Intervention de Josiane Mathon-Poinat

Réunion du 30 janvier 2008 à 15h00
Rétention de sûreté — Question préalable

Photo de Josiane Mathon-PoinatJosiane Mathon-Poinat :

Monsieur le président, madame le garde des sceaux, monsieur le secrétaire d'État, mes chers collègues, ce projet de loi traite de deux situations très différentes sur le plan juridique : d'une part, des mesures envisagées pour prévenir la récidive de certains criminels condamnés pour des actes particulièrement graves, et qui ont purgé leur peine ; d'autre part, de la manière dont est constatée l'irresponsabilité pour cause de trouble mental des auteurs d'actes graves, mais qui, par hypothèse, ne pourront faire l'objet d'une condamnation pénale.

Le point commun de ces deux situations est la référence au concept de dangerosité, concept sur lequel je voudrais revenir quelques instants.

Si l'on suit à la lettre ce projet de loi, la dangerosité serait une nouvelle qualification qui s'attache aux personnes en cause, mais qui conduirait à la récidive dans le premier cas, à la rechute d'un épisode malheureux de la maladie mentale dans le second cas.

Introduire un nouveau concept au coeur de la procédure pénale est une décision grave et lourde de sens. Cela nécessite que cette notion soit rigoureusement définie et corresponde à une réalité sociale objective.

Force est de constater que le projet de loi que nous examinons aujourd'hui ne s'embarrasse pas de ces précautions. D'après la Commission nationale consultative des droits de l'homme, maintes fois citée, le concept de dangerosité qui nous est présenté n'est qu'une notion émotionnelle dénuée de fondement scientifique.

En effet, le système judiciaire français se fonde sur un fait prouvé et non sur la prédiction aléatoire d'un comportement futur.
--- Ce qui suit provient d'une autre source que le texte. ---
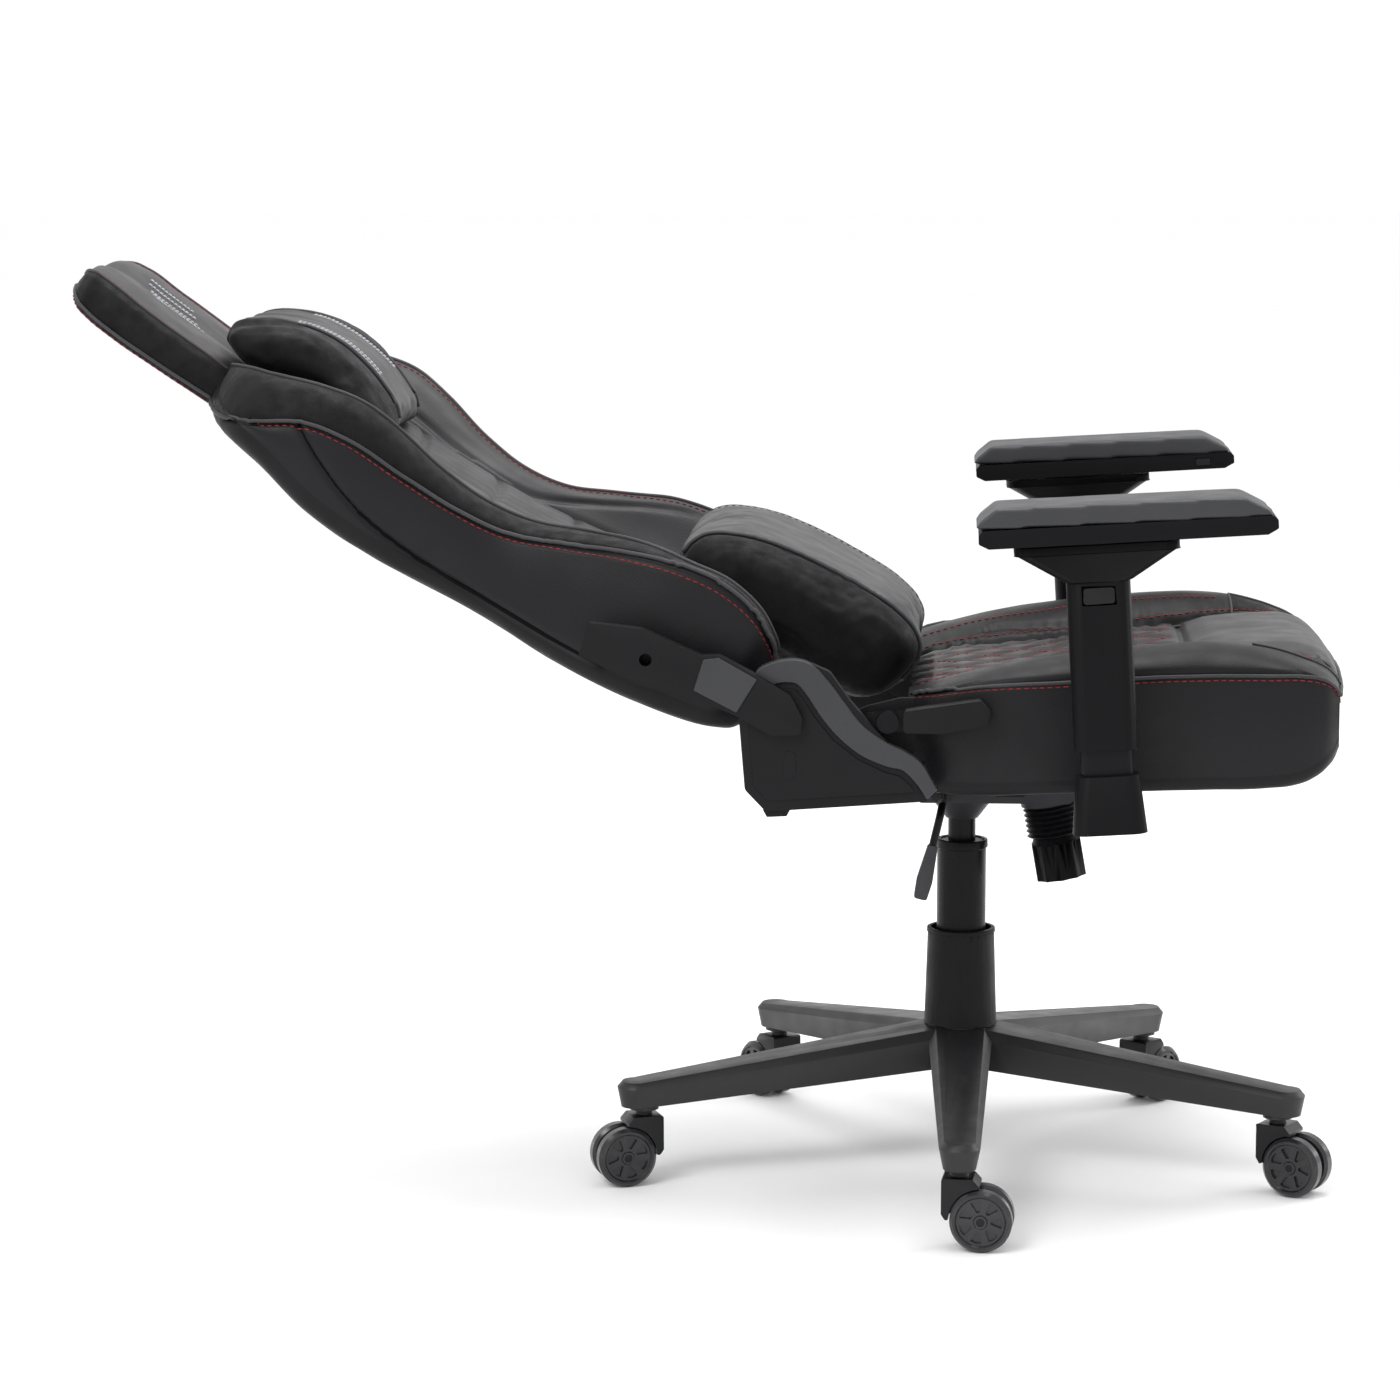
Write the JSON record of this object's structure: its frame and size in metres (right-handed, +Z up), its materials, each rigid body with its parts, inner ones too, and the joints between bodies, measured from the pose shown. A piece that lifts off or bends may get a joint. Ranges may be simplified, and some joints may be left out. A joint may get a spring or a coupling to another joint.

Or le texte que nous examinons fait reposer la décision du juge non plus sur le constat d'une infraction commise, mais sur un diagnostic psychiatrique de dangerosité, sur une prédisposition innée ou acquise à commettre des crimes.

Il y a derrière cela une philosophie de pacotille qui consiste à penser que les crimes sont non pas des faits sociaux, mais le fruit de différences naturelles : certains seraient prédisposés génétiquement à être pédophiles ou délinquants. Pour eux, nul besoin de justice. Il n'est besoin que de répression et de relégation au ban de la société.

Nous ne pouvons tolérer la mise en place de mesures restrictives de liberté sur une base aussi incertaine. La doctrine sous-jacente de ce projet de loi est que la peine doit non pas seulement sanctionner le crime commis, mais aussi empêcher « ceux qui pourraient être commis à l'avenir » par des individus dont on pense « qu'ils continueront de commettre des crimes abominables ».

Or, de nombreux travaux attestent du caractère extrêmement aléatoire de la prédiction du comportement futur. Que l'évaluation de la dangerosité soit réalisée par un ou deux experts n'apporte pas davantage de garantie scientifique.